Investigation of the nuclear functions of ALK

University of Cambridge

Dr. Suzanne Turner


Publication Link  ORCID Link

Paediatric lymphoma and neuroblastoma

Research Interest

Suzanne D. Turner, PhD is a Senior Lecturer in tumour biology and pathology at the University of Cambridge. She directs a research group investigating mechanisms of ALK-induced malignancies and has contributed significantly to our understanding of the carcinogenic process having created one of the first murine models of ALK-induced tumour formation. In particular, mechanisms relating to the role of the T cell receptor in ALK-induced lymphomagenesis are an interest of the Turner group.

Stephen Ducray

Research student



Research Interest

I am a Biochemistry alumnus of Trinity College, Dublin.  I believe in undertaking purposeful research and have a specific interest in oncology, namely the dysregulation and manipulation of signalling pathways seen in cancerous cells. My project, under the supervision of Dr. Suzanne Turner in the University of Cambridge, involves the investigation of NPM-ALK (Nucleophosmin-anaplastic lymphoma kinase; a chimeric gene which encodes a constitutively activated tyrosine kinase) dependant phosphorylation of histones and their functional consequences to the cells.

Research description

NPM-ALK is located not just in the cytoplasm of ALCL cells but also in the nucleus by virtue of its ability to interact with endogenous NPM. We have shown that in the nucleus, NPM-ALK induces hosphorylation of histone H2B on tyrosine residues 37 and 40, the latter site previously reported as a target of wee1 kinase activity and the former of unknown consequence. In addition, phosphorylated NPM-ALK localizes to nuclear bodies.

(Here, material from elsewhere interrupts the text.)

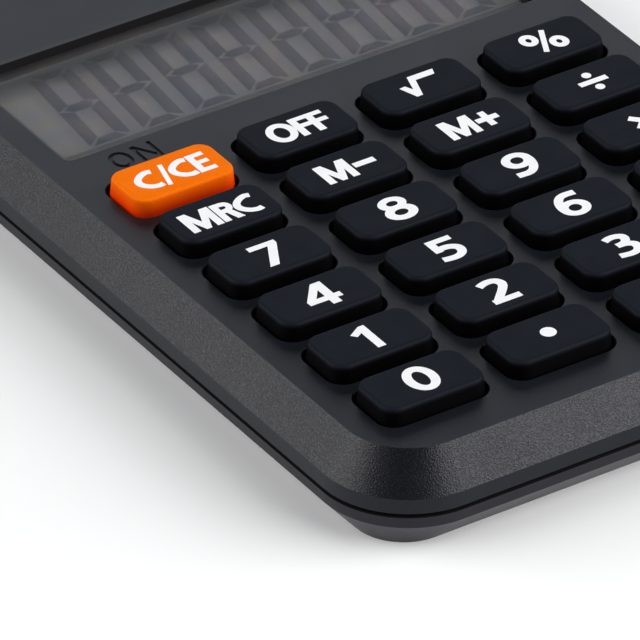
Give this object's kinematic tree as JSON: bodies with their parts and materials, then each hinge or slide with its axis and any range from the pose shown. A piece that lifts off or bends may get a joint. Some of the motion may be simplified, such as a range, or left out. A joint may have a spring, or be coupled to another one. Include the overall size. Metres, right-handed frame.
{
  "type": "pocket calculator",
  "caption": "Slim pocket calculator with a bevelled case, recessed display and solar windows, and sprung keys over a rubber mat and circuit board.",
  "frame": {"origin": "on the table, under the middle of the body", "axes": "+Z out of the keypad, +Y from the keys towards the display, +X to the user's right"},
  "size_m": [0.062, 0.098, 0.011],
  "materials": {
    "case_upper": "matte face, sand-textured bevel, satin lip",
    "case_lower": "satin moulded plastic",
    "key_black": "fine matte, moulded",
    "key_orange": "fine matte, moulded in orange",
    "legend_white": "printed ink",
    "silicone": "moulded silicone",
    "carbon": "conductive rubber",
    "board": "solder resist over laminate",
    "resin": "poured resin",
    "ceramic_parts": "fired ceramic",
    "resistor_parts": "fired ceramic",
    "clear_lens": "clear acrylic",
    "display_glass": "polarised display glass",
    "display_reflector": "diffuse reflector film",
    "zebra_rubber": "striped elastomer",
    "foam": "closed-cell foam",
    "solar_cell": "amorphous silicon on glass",
    "cell_steel": "nickel-plated steel",
    "contact_metal": "plated spring steel",
    "screw_steel": "blackened steel",
    "black_wire": "insulation",
    "red_wire": "insulation"
  },
  "bodies": {
    "body": {"upper_case": "case_upper", "lower_case": "case_lower", "key_mat": "silicone", "carbon_pills": "carbon", "circuit_board": "board", "controller": "resin", "board_capacitors": "ceramic_parts", "board_resistors": "resistor_parts", "display_window": "clear_lens", "display_front_glass": "display_glass", "display_rear_glass": "display_glass", "display_reflector": "display_reflector", "zebra_connector": "zebra_rubber", "display_foam": "foam", "solar_window": "clear_lens", "solar_cell": "solar_cell", "solar_foam": "foam", "button_cell": "cell_steel", "battery_contact_negative": "contact_metal", "battery_contact_positive": "contact_metal", "case_screws": "screw_steel", "board_screws": "screw_steel", "battery_lead_negative": "black_wire", "solar_lead_negative": "black_wire", "battery_lead_positive": "red_wire", "solar_lead_positive": "red_wire"},
    "key_clear": {"key_clear": "key_orange"},
    "key_off": {"key_off": "key_black"},
    "key_square_root": {"key_square_root": "key_black"},
    "key_percent": {"key_percent": "key_black"},
    "key_memory_recall": {"key_memory_recall": "key_black"},
    "key_memory_minus": {"key_memory_minus": "key_black"},
    "key_memory_plus": {"key_memory_plus": "key_black"},
    "key_divide": {"key_divide": "key_black"},
    "key_7": {"key_7": "key_black"},
    "key_8": {"key_8": "key_black"},
    "key_9": {"key_9": "key_black"},
    "key_multiply": {"key_multiply": "key_black"},
    "key_4": {"key_4": "key_black"},
    "key_5": {"key_5": "key_black"},
    "key_6": {"key_6": "key_black"},
    "key_minus": {"key_minus": "key_black"},
    "key_1": {"key_1": "key_black"},
    "key_2": {"key_2": "key_black"},
    "key_3": {"key_3": "key_black"},
    "key_plus": {"key_plus": "key_black"},
    "key_0": {"key_0": "key_black"},
    "key_point": {"key_point": "key_black"},
    "key_equals": {"key_equals": "key_black"}
  },
  "joints": [
    {"name": "key_clear_press", "type": "slide", "parent": "body", "child": "key_clear", "axis": [0, 0, -1], "range_m": [0, 0.0008], "stiffness_N_per_m": 200, "springref_m": -0.002, "deforming": ["key_mat"]},
    {"name": "key_off_press", "type": "slide", "parent": "body", "child": "key_off", "axis": [0, 0, -1], "range_m": [0, 0.0008], "stiffness_N_per_m": 200, "springref_m": -0.002, "deforming": ["key_mat"]},
    {"name": "key_square_root_press", "type": "slide", "parent": "body", "child": "key_square_root", "axis": [0, 0, -1], "range_m": [0, 0.0008], "stiffness_N_per_m": 200, "springref_m": -0.002, "deforming": ["key_mat"]},
    {"name": "key_percent_press", "type": "slide", "parent": "body", "child": "key_percent", "axis": [0, 0, -1], "range_m": [0, 0.0008], "stiffness_N_per_m": 200, "springref_m": -0.002, "deforming": ["key_mat"]},
    {"name": "key_memory_recall_press", "type": "slide", "parent": "body", "child": "key_memory_recall", "axis": [0, 0, -1], "range_m": [0, 0.0008], "stiffness_N_per_m": 200, "springref_m": -0.002, "deforming": ["key_mat"]},
    {"name": "key_memory_minus_press", "type": "slide", "parent": "body", "child": "key_memory_minus", "axis": [0, 0, -1], "range_m": [0, 0.0008], "stiffness_N_per_m": 200, "springref_m": -0.002, "deforming": ["key_mat"]},
    {"name": "key_memory_plus_press", "type": "slide", "parent": "body", "child": "key_memory_plus", "axis": [0, 0, -1], "range_m": [0, 0.0008], "stiffness_N_per_m": 200, "springref_m": -0.002, "deforming": ["key_mat"]},
    {"name": "key_divide_press", "type": "slide", "parent": "body", "child": "key_divide", "axis": [0, 0, -1], "range_m": [0, 0.0008], "stiffness_N_per_m": 200, "springref_m": -0.002, "deforming": ["key_mat"]},
    {"name": "key_7_press", "type": "slide", "parent": "body", "child": "key_7", "axis": [0, 0, -1], "range_m": [0, 0.0008], "stiffness_N_per_m": 200, "springref_m": -0.002, "deforming": ["key_mat"]},
    {"name": "key_8_press", "type": "slide", "parent": "body", "child": "key_8", "axis": [0, 0, -1], "range_m": [0, 0.0008], "stiffness_N_per_m": 200, "springref_m": -0.002, "deforming": ["key_mat"]},
    {"name": "key_9_press", "type": "slide", "parent": "body", "child": "key_9", "axis": [0, 0, -1], "range_m": [0, 0.0008], "stiffness_N_per_m": 200, "springref_m": -0.002, "deforming": ["key_mat"]},
    {"name": "key_multiply_press", "type": "slide", "parent": "body", "child": "key_multiply", "axis": [0, 0, -1], "range_m": [0, 0.0008], "stiffness_N_per_m": 200, "springref_m": -0.002, "deforming": ["key_mat"]},
    {"name": "key_4_press", "type": "slide", "parent": "body", "child": "key_4", "axis": [0, 0, -1], "range_m": [0, 0.0008], "stiffness_N_per_m": 200, "springref_m": -0.002, "deforming": ["key_mat"]},
    {"name": "key_5_press", "type": "slide", "parent": "body", "child": "key_5", "axis": [0, 0, -1], "range_m": [0, 0.0008], "stiffness_N_per_m": 200, "springref_m": -0.002, "deforming": ["key_mat"]},
    {"name": "key_6_press", "type": "slide", "parent": "body", "child": "key_6", "axis": [0, 0, -1], "range_m": [0, 0.0008], "stiffness_N_per_m": 200, "springref_m": -0.002, "deforming": ["key_mat"]},
    {"name": "key_minus_press", "type": "slide", "parent": "body", "child": "key_minus", "axis": [0, 0, -1], "range_m": [0, 0.0008], "stiffness_N_per_m": 200, "springref_m": -0.002, "deforming": ["key_mat"]},
    {"name": "key_1_press", "type": "slide", "parent": "body", "child": "key_1", "axis": [0, 0, -1], "range_m": [0, 0.0008], "stiffness_N_per_m": 200, "springref_m": -0.002, "deforming": ["key_mat"]},
    {"name": "key_2_press", "type": "slide", "parent": "body", "child": "key_2", "axis": [0, 0, -1], "range_m": [0, 0.0008], "stiffness_N_per_m": 200, "springref_m": -0.002, "deforming": ["key_mat"]},
    {"name": "key_3_press", "type": "slide", "parent": "body", "child": "key_3", "axis": [0, 0, -1], "range_m": [0, 0.0008], "stiffness_N_per_m": 200, "springref_m": -0.002, "deforming": ["key_mat"]},
    {"name": "key_plus_press", "type": "slide", "parent": "body", "child": "key_plus", "axis": [0, 0, -1], "range_m": [0, 0.0008], "stiffness_N_per_m": 200, "springref_m": -0.002, "deforming": ["key_mat"]},
    {"name": "key_0_press", "type": "slide", "parent": "body", "child": "key_0", "axis": [0, 0, -1], "range_m": [0, 0.0008], "stiffness_N_per_m": 200, "springref_m": -0.002, "deforming": ["key_mat"]},
    {"name": "key_point_press", "type": "slide", "parent": "body", "child": "key_point", "axis": [0, 0, -1], "range_m": [0, 0.0008], "stiffness_N_per_m": 200, "springref_m": -0.002, "deforming": ["key_mat"]},
    {"name": "key_equals_press", "type": "slide", "parent": "body", "child": "key_equals", "axis": [0, 0, -1], "range_m": [0, 0.0008], "stiffness_N_per_m": 200, "springref_m": -0.002, "deforming": ["key_mat"]}
  ]
}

The functional consequences of these events to the cells in which they occur will be investigated using cell lines, murine models and validating findings in primary patient tumours by immunohistochemistry.

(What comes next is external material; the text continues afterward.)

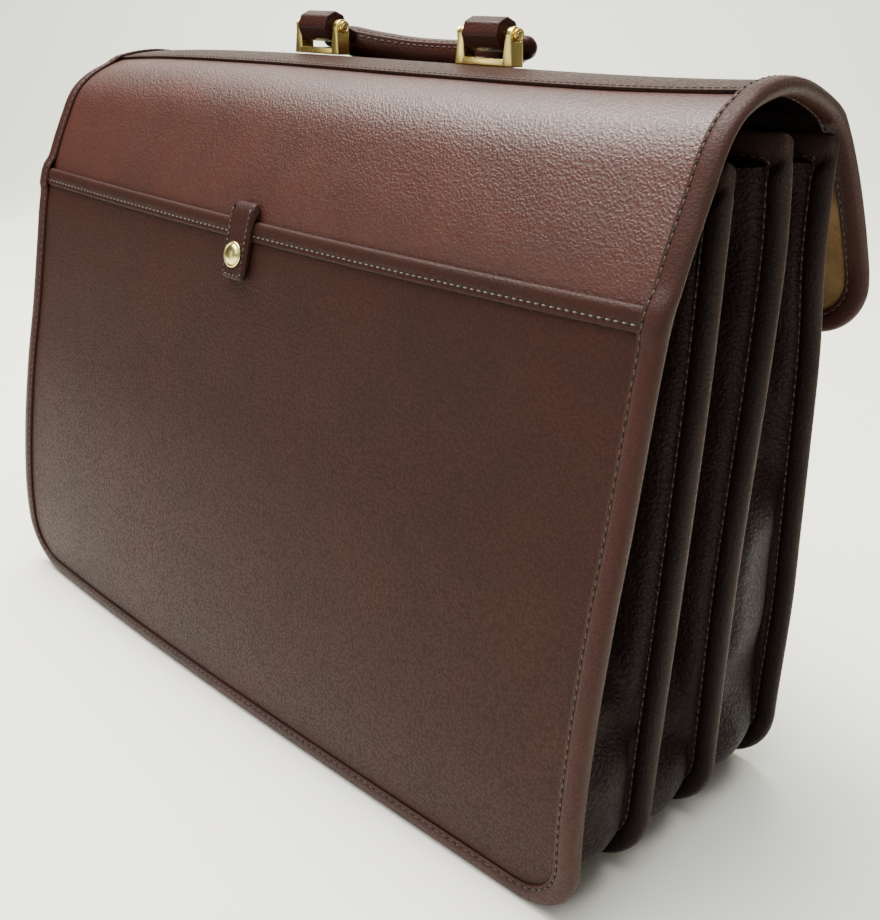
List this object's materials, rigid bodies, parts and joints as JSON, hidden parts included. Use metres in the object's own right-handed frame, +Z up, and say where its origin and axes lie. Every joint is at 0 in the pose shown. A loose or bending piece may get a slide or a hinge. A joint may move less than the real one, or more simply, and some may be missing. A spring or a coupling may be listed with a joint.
{
  "type": "leather document case",
  "caption": "Soft leather document case with a wide back and flap, bellows sides, a snapped back pocket and a swinging rolled handle on metal brackets.",
  "frame": {"origin": "on the floor, under the middle of the whole case", "axes": "+X along the case, +Y from the back panel towards the flap's front, +Z up"},
  "size_m": [0.43, 0.1922, 0.3323],
  "materials": {
    "leather": "grained, slightly glossy red-brown",
    "edge_leather": "smooth folded edge binding",
    "gusset_leather": "soft dark burgundy",
    "suede": "matt olive-tan suede",
    "brass": "polished"
  },
  "bodies": {
    "case": {"back_flap_panel": "leather", "flap_lining": "suede", "back_pocket": "leather", "top_strip": "leather", "back_flap_binding": "edge_leather", "pocket_hem": "leather", "snap_tab": "leather", "snap_cap": "brass", "near_divider": "leather", "near_divider_binding": "edge_leather", "far_divider": "leather", "far_divider_binding": "edge_leather", "front_panel": "leather", "front_panel_binding": "edge_leather", "near_gusset_right_end": "gusset_leather", "near_gusset_foot": "gusset_leather", "near_gusset_left_end": "gusset_leather", "middle_gusset_right_end": "gusset_leather", "middle_gusset_foot": "gusset_leather", "middle_gusset_left_end": "gusset_leather", "far_gusset_right_end": "gusset_leather", "far_gusset_foot": "gusset_leather", "far_gusset_left_end": "gusset_leather", "left_bracket": "brass", "left_pin": "brass", "right_bracket": "brass", "right_pin": "brass", "flap_clasp": "brass", "clasp_catch": "brass"},
    "handle": {"handle": "leather"}
  },
  "joints": [
    {"name": "handle_swing", "type": "hinge", "parent": "case", "child": "handle", "pos_m": [0, 0.01496, 0.32583], "axis": [1, 0, 0], "range_deg": [0, 205]}
  ]
}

Specifically, we will investigate the NPM-ALK dependent phosphorylation of histones and their functional consequences to the cells; the role of NPM-ALK in the nuclear body; interacting partners of NPM-ALK in the nucleus; the clinical relevance of these findings.

Expected Results: To elucidate the biological function of histone modifications induced by NPM-ALK; to elucidate the biological function of localisation to the nuclear bodies.

Planned secondment(s):
Year 1: Medical University of Vienna – to learn techniques for the analysis of epigenetic modications and ALK analysis in tissues
Year 2: TissueGnostics – analysis of tissue arrays for the presence of nuclear events in patient samples.